Structure of the Sun

The Sun

• The Sun is a huge star, a glowing ball of extremely hot gas called plasma. Plasma is gas in which atoms are stripped of electrons, making it electrically charged.
• It is so big that 109 Earths could fit side by side across its diameter, and it could hold 1.3 million Earths in its volume.
• The Sun is made mostly of hydrogen (~73%) and helium (~25%). The remaining 2% are other elements like carbon, oxygen, and nitrogen, which are important for life on Earth.
• Unlike Earth, the Sun has no solid surface or core—everything is a hot, glowing gas.
• The Sun rotates in a counter-clockwise direction (if viewed from above Earth’s north pole). Different parts rotate at different speeds:
  
  • Equator: ~24 days
  • Poles: ~30+ days
  • Average rotation: ~27 days

Internal Structure of the Sun

1. Core
   
   • The center of the Sun, about 20% of the Sun’s radius.
   • Temperature: ~15 million °C.
   • Here, nuclear fusion happens: hydrogen atoms combine to form helium, releasing huge amounts of energy.
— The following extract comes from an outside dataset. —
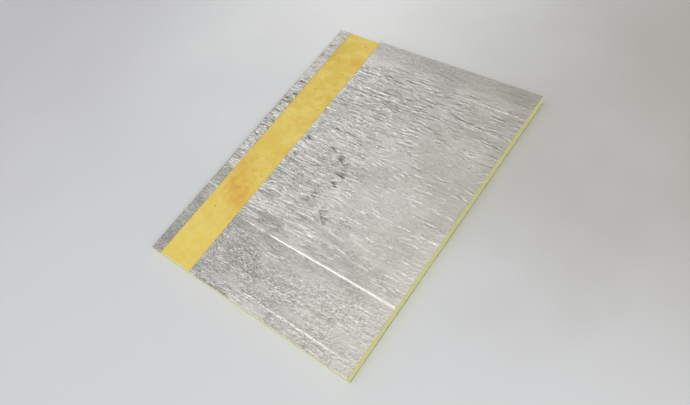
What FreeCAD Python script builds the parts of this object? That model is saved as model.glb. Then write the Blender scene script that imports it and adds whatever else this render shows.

This energy is what powers the Sun and produces sunlight.
2. Radiative Zone
   
   • Surrounds the core, extending from 25% to 70% of the Sun’s radius.
   • Energy moves slowly as light (photons), because the dense gas keeps scattering them.
3. Convective Zone
   
   • Outermost layer of the Sun’s interior, about 200,000 km thick.
   • Energy moves through convection: hot gas rises to the surface, cools, and sinks back down, similar to a boiling pot of oatmeal.

Sun’s Atmosphere

1. Photosphere
   
   • The visible surface of the Sun that we can see with telescopes.
   • Temperature: ~6,000 °C
   • Most sunlight comes from this layer.
   • The surface is uneven and has sunspots (cooler, darker areas caused by strong magnetic fields).
2. Chromosphere
   
   • A thin layer above the photosphere, 3,000–5,000 km thick.
   • Temperature: ~10,000 K
   • Appears red during a total solar eclipse.
3. Transition Region
   
   • A tiny layer where the temperature rises rapidly from 10,000 K to 1 million K.
4. Corona
   
   • The Sun’s outer atmosphere, extending millions of kilometers into space.
   • Temperature: 1–2 million K
   • Source of the solar wind (stream of charged particles).
   • Visible during a total solar eclipse as a white glowing halo.

Sun’s Phenomena

1. Sunspots
   
   • Dark, cooler patches on the photosphere.
   • They form where the magnetic field is extremely strong, trapping heat.
   • Sunspots have a dark umbra (center) and a lighter penumbra (edge).
2. Solar Flares
   
   • Sudden bursts of energy near sunspots.
   • Heat the corona to 10–20 million °C.
   • Can disrupt satellites, radio signals, and power grids on Earth.
3. Solar Prominences
   
   • Huge arcs of glowing gas extending from the Sun’s surface.
   • Held by magnetic fields.
   • Can last months and sometimes erupt, sending solar material into space.
4. Coronal Holes
   
   • Darker, cooler areas in the corona where the Sun’s magnetic field is open.
   • Solar wind escapes faster from these regions.
   • Can last weeks to months, longer during the solar minimum.
     
     
5. Solar Wind
   
   • Stream of charged particles (electrons and protons) flowing outward from the Sun at up to 900 km/s.
   • When they interact with Earth’s magnetic field, they create auroras:
     
     • Aurora Borealis (Northern Lights)
     • Aurora Australis (Southern Lights)

Plasma

• Plasma is a state of matter like solid, liquid, and gas.
• It’s made of ionized gas (atoms stripped of electrons).
• Examples: lightning, neon lights, and the Sun itself.

Why the Sun Matters

• Provides light and heat, making life on Earth possible.
• Drives space weather that affects satellites and astronauts.
• Causes geomagnetic storms and auroras through solar wind and flares.
• Coronal holes and solar winds affect conditions in space that our technology and astronauts travel through.